Da almeno 10 anni, diverse società di gestione del personale si sono dotate di software di intelligenza artificiale che sono in grado di selezionare nei database e sui social network i candidati più capaci e di effettuare, successivamente, dei video-colloqui online senza necessità dell’apporto umano.

Nel 2022 il valore del mercato dell’intelligenza artificiale nell’ambito della selezione del personale è stimato in 3,89 miliardi di dollari e tra 5 anni potrebbe essere superiore ai 17 miliardi di dollari statunitensi.

Ma come operano tali software? Di fatto, essi elaborano in poco tempo milioni di informazioni, poi individuano i lavoratori più qualificati per svolgere determinate mansioni e, se autorizzati, li contattano.

Inoltre, alcuni software pongono domande standardizzate ai candidati, analizzano le risposte e, attraverso una webcam, anche il tono, la cadenza lessicale, le espressioni facciali e la postura, valutando anche quella che è l’intelligenza emotiva del candidato, la sua capacità di lavorare in squadra e l’affidabilità dimostrata nel corso delle “prove selettive”.

Ma quali sono i rischi connessi al loro utilizzo?
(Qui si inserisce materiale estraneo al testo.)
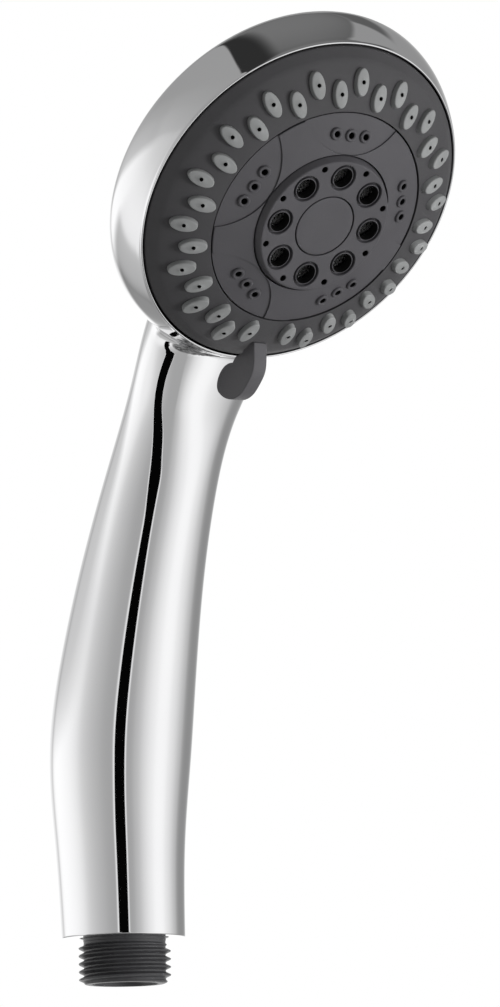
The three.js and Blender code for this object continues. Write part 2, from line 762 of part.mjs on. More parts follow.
function centreBoss() {
  const foot = CHANNEL_FLOOR_TOP + GAP;
  const plateBack = BOSS_TOP_OUT - BOSS_PLATE;
  const boss = revolve([
    [CAP_SPIGOT_R + GAP, foot], [BOSS_SLEEVE_R, foot], [BOSS_SLEEVE_R, plateBack],
    [BOSS_SKIRT_R, plateBack], [BOSS_SKIRT_R, foot], [BOSS_BASE_R, foot], [BOSS_BASE_R, FACE_OUT],
    [BOSS_TOP_R, BOSS_TOP_OUT], [CAP_R + GAP, BOSS_TOP_OUT],
    [CAP_R + GAP, BOSS_TOP_OUT - CAP_RECESS], [CAP_SPIGOT_R + GAP, BOSS_TOP_OUT - CAP_RECESS],
  ], 28);
  const jet = combine(cylinder(AERATED_HOLE_R, 0, 14, 10), {
    added: [cylinder(AERATED_RECESS_R, BOSS_TOP_OUT - AERATED_RECESS_DEPTH, 14, 10)],
  });
  return combine(boss, {
    cut: [
      ...aroundAxis(jet, AERATED_RING_R, aeratedAngles),
      ...aroundAxis(cylinder(MIST_HOLE_R, 4, 14, 4), MIST_RING_R, mistAngles),
    ],
  });
}

function centreCap() {
  const under = BOSS_TOP_OUT - CAP_RECESS + GAP;
  return revolve([
    [0, under], [CAP_SPIGOT_BORE_R, under], [CAP_SPIGOT_BORE_R, CAP_SPIGOT_END],
    [CAP_SPIGOT_R, CAP_SPIGOT_END], [CAP_SPIGOT_R, under], [CAP_R, under],
    [CAP_R, BOSS_TOP_OUT], [0, BOSS_TOP_OUT],
  ], 20);
}

// Wire-mesh ring behind the aerated jets, drawn with one group of slots per jet
function aeratorScreen() {
  const shape = new THREE.Shape().absarc(0, 0, SCREEN_OUTER_R, 0, Math.PI * 2);
  shape.holes.push(new THREE.Path().absarc(0, 0, SCREEN_INNER_R, 0, Math.PI * 2, true));
  const slot = new THREE.BoxGeometry(3.2, 0.7, 3).translate(0, 0, SCREEN_BACK);
  const slots = [-0.9, 0.9].flatMap((offset) => aroundAxis(
    slot.clone().translate(0, offset, 0),
    AERATED_RING_R,
    aeratedAngles,
  ));
  return combine(extrude(shape, SCREEN_BACK, SCREEN_FRONT, 12), { cut: slots });
}

const settingAngles = Array.from(
  { length: SETTING_COUNT },
  (_, i) => POCKET_ANGLE + SETTING_STEP_DEG * (i - (SETTING_COUNT - 1) / 2),
);

function channelPlate() {
  const plate = revolve([
    [PIVOT_R + 0.4, CHANNEL_FLOOR], [CHANNEL_R, CHANNEL_FLOOR], [CHANNEL_R, CHANNEL_FLOOR_TOP],
    [RAIN_WALL.outer, CHANNEL_FLOOR_TOP], [RAIN_WALL.outer, RAIN_WALL.top],
    [RAIN_WALL.inner, RAIN_WALL.top], [RAIN_WALL.inner, CHANNEL_FLOOR_TOP],
    [SHELF_WALL.outer, CHANNEL_FLOOR_TOP], [SHELF_WALL.outer, SHELF_WALL.top],
    [DISC_WALL.outer, SHELF_WALL.top], [DISC_WALL.outer, DISC_WALL.top],
    [DISC_WALL.inner, DISC_WALL.top], [DISC_WALL.inner, CHANNEL_FLOOR_TOP],
    [PIVOT_R + 0.4, CHANNEL_FLOOR_TOP],
  ], 24);
  const feedRadii = [31.5, 21, 11.5, 21, 31.5];
  const feed = cylinder(1.8, CHANNEL_FLOOR - 1, CHANNEL_FLOOR_TOP + 1, 8);
  return combine(plate, {
    cut: settingAngles.flatMap((angle, i) => aroundAxis(feed, feedRadii[i], [angle])),
  });
}

function portPlate() {
  const plate = revolve([
    [6, PORT_PLATE_BACK], [PORT_PLATE_R, PORT_PLATE_BACK], [PORT_PLATE_R, PORT_PLATE_FRONT],
    [PIVOT_R + 0.4, PORT_PLATE_FRONT], [PIVOT_R + 0.4, -6.8], [6, -6.8],
  ], 26);
  const port = cylinder(PORT_R, PORT_PLATE_BACK - 1, PORT_PLATE_FRONT + 1, 8);
  const dimple = cone(1.9, 0.8, PORT_PLATE_BACK - 0.4, PORT_PLATE_BACK + 1, 6);
  return combine(plate, {
    cut: [
      ...aroundAxis(port, PORT_RING_R, settingAngles),
      ...aroundAxis(dimple, DETENT_RING_R, settingAngles.map((angle) => angle + 180)),
    ],
  });
}

// Impeller that spins in the disc's chamber: its half shutter covers the massage jets
// one field after another.
function massageTurbine() {
  const hub = tube(17.5, 18.6, -4, 3.9, 24);
  const blades = evenAngles(9, 10).map((angle) => new THREE.BoxGeometry(5.9, 0.9, 6)
    .rotateZ(THREE.MathUtils.degToRad(35))
    .translate(21, 0, -0.6)
    .rotateZ(THREE.MathUtils.degToRad(angle)));
  const shutter = new THREE.Shape();
  shutter.absarc(0, 0, 24.3, 0, Math.PI, false);
  shutter.absarc(0, 0, 18.2, Math.PI, 0, true);
  return combine(hub, { added: [...blades, extrude(shutter, 2.2, 3.4, 12)] });
}

// ---------------------------------------------------------------- assembly

const group = new THREE.Group();
group.add(headFrame);

function addPiece(parent, name, geometry, material) {
  const piece = new THREE.Mesh(geometry, material);
  piece.name = name;
  parent.add(piece);
  return piece;
}

addPiece(group, 'body_shell', bodyShell(), FINISHES.chrome);
addPiece(group, 'inlet_connector', inletConnector(), FINISHES.darkPlastic);
addPiece(group, 'inlet_filter', inletFilter(), FINISHES.steel);
addPiece(group, 'flow_restrictor', flowRestrictor(), FINISHES.acetal);
addPiece(group, 'check_valve_cage', checkValveCage(), FINISHES.acetal);
addPiece(group, 'check_valve_poppet', checkValvePoppet(), FINISHES.acetal);
addPiece(group, 'check_valve_seal', tube(3.8, 4.7, 10.1, 10.6, 20), FINISHES.rubber);
addPiece(group, 'check_valve_spring', coilSpring(2.2, 0.3, 12.9, 19.4, 5), FINISHES.steel);
addPiece(group, 'connector_o_ring', oRing(9.1, 1.3, 19.9), FINISHES.rubber);
addPiece(group, 'waterway_tube', waterwayTube(), FINISHES.innerPlastic);

addPiece(headFrame, 'valve_base', valveBase(), FINISHES.innerPlastic);
addPiece(headFrame, 'port_seal', portSeal(), FINISHES.rubber)
  .position.set(0, -PORT_RING_R, 0);
addPiece(headFrame, 'port_seal_spring', coilSpring(3.9, 0.35, -16.5, -12.7, 4), FINISHES.steel)
  .position.set(0, -PORT_RING_R, 0);
addPiece(headFrame, 'detent_plunger', detentPlunger(), FINISHES.acetal)
  .position.set(0, DETENT_RING_R, 0);
addPiece(headFrame, 'detent_spring', coilSpring(1.5, 0.25, -14.8, -12.5, 3), FINISHES.steel)
  .position.set(0, DETENT_RING_R, 0);
screwAngles.forEach((angle, i) => {
  const turn = THREE.MathUtils.degToRad(angle);
  addPiece(headFrame, `base_screw_${i + 1}`, panHeadScrew(2.6, 1.6, 1.4, 5.8), FINISHES.steel)
    .position.set(
      BASE_SCREW_RING_R * Math.cos(turn),
      BASE_SCREW_RING_R * Math.sin(turn),
      BASE_FRONT + GAP,
    );
});
addPiece(headFrame, 'pivot_screw', panHeadScrew(3.2, 2, 1.55, 9.2), FINISHES.steel)
  .position.set(0, 0, -2);
addPiece(headFrame, 'pivot_washer', tube(1.9, 5.4, -3, -2.3, 24), FINISHES.steel);
addPiece(headFrame, 'pivot_o_ring', oRing(4.95, 1.3, -7.6, 16), FINISHES.rubber);

addPiece(headFrame, 'port_plate', portPlate(), FINISHES.acetal);
addPiece(headFrame, 'channel_plate', channelPlate(), FINISHES.innerPlastic);
addPiece(headFrame, 'massage_turbine', massageTurbine(), FINISHES.acetal);
addPiece(headFrame, 'rain_nozzle_mat', nozzleMat(), FINISHES.silicone);
addPiece(headFrame, 'outer_ring', outerRing(), FINISHES.ringPlastic);
addPiece(headFrame, 'selector_lever', selectorLever(), FINISHES.ringPlastic);
addPiece(headFrame, 'inner_disc', innerDisc(), FINISHES.discPlastic);
addPiece(headFrame, 'aerator_screen', aeratorScreen(), FINISHES.steel);
addPiece(headFrame, 'centre_boss', centreBoss(), FINISHES.discPlastic);
addPiece(headFrame, 'centre_cap', centreCap(), FINISHES.discPlastic);

export default group;
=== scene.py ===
import math

import bmesh
import bpy
import numpy as np
from mathutils import Matrix


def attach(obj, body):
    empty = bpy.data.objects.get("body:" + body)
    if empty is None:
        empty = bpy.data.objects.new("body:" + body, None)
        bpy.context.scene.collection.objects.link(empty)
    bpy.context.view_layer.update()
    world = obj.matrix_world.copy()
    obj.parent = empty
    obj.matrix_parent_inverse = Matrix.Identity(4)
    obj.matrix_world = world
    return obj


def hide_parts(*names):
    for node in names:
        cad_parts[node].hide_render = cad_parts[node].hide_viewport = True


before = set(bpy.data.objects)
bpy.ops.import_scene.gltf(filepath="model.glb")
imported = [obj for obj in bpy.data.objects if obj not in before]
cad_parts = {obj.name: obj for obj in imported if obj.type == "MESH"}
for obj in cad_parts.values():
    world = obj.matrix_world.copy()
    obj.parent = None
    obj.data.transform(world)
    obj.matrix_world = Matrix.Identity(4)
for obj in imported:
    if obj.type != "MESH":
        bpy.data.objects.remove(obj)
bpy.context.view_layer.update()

# Lengths are in millimetres until a mesh is made.  The head's own frame has +Z along the
# spray, +Y away from the handle, and its origin in the middle of the face's outer edge.
MM = 0.001

# ---------------------------------------------------------------- driving dimensions

FACE_CENTRE = np.array([0.0, -72.63, 169.57])
FACE_TILT = math.radians(36.82)
SPRAY = np.array([0.0, -math.cos(FACE_TILT), -math.sin(FACE_TILT)])
AWAY = np.array([0.0, -math.sin(FACE_TILT), math.cos(FACE_TILT)])

HANDLE_END = 10.5
HANDLE_STATIONS = [  # y, z, half width, half depth
    (0.4, 10.5, 14.1, 14.1),
    (1.1, 32, 14.9, 14.9),
    (0.5, 52, 16.4, 15.8),
    (-3.4, 72, 16.0, 14.8),
    (-9.3, 92, 14.7, 13.1),
    (-17.2, 112, 13.5, 11.2),
    (-26.7, 130, 13.6, 10.2),
]
NECK_STATIONS = [  # place in the head's frame: up, out, half width, half depth
    (-48, -13.7, 15.0, 10.2),
    (-36, -14.4, 15.4, 10.4),
    (-20, -13, 14, 10),
    (-8, -12, 11, 9),
]
WALL = 2.2
NECK_BLEND = 4.0
NET_STEP = 0.8  # size of the faces of the body's outer wall
END_ROUND = 0.35
END_SOCKET_BORE_R, END_SOCKET_DEPTH = 10.1, 13

RIM_R, RIM_DEPTH, RIM_CORNER_R, DOME_DEPTH = 42.6, 9.0, 4.0, 24.0
LIP_R, LIP_INNER_R = 40.0, 39.5
LIP_CUT = -1.5
INNER_CUT = -5.0

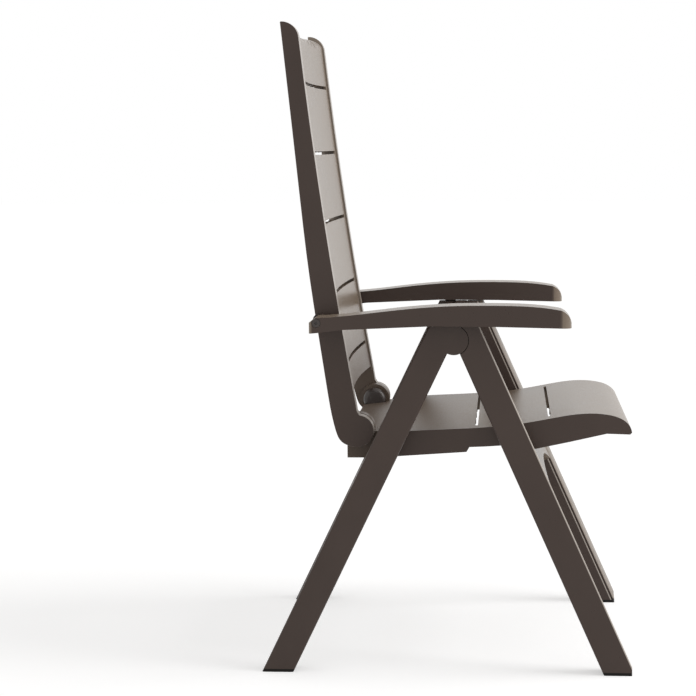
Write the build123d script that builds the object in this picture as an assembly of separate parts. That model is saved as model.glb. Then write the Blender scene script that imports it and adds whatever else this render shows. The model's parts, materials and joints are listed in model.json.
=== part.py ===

C’è chi segnala che questi software possano “portare con sé” i pregiudizi dei loro programmatori, di conseguenza anche delle discriminazioni.

Uno studio dell’AI Now Institute della New York University ha rilevato infatti come l’utilizzo di tali software possa determinare discriminazioni e, soprattutto, falsare i risultati perché non c’è alcuna garanzia che si riesca a scegliere effettivamente i candidati più adeguati.

Infatti, gli algoritmi sono settati su degli esempi e se questi sono “viziatiab origine “i vizi” condizioneranno il processo di selezione e reclutamento del singolo lavoratore.

Un ulteriore rischio è che l’algoritmo non riesca a tenere in considerazione persone capaci e adatte al ruolo da ricoprire soltanto perché esse presentano caratteristiche leggermente difformi da quelle che lo stesso ha imparato a ricercare per quella posizione.

Inoltre, è ancora difficile che le macchine riescano a cogliere le sfumature delle relazioni umane tanto che è lecito domandarsi se siamo davvero così sicuri che tali software possano davvero garantire una miglior e più equa selezione del personale?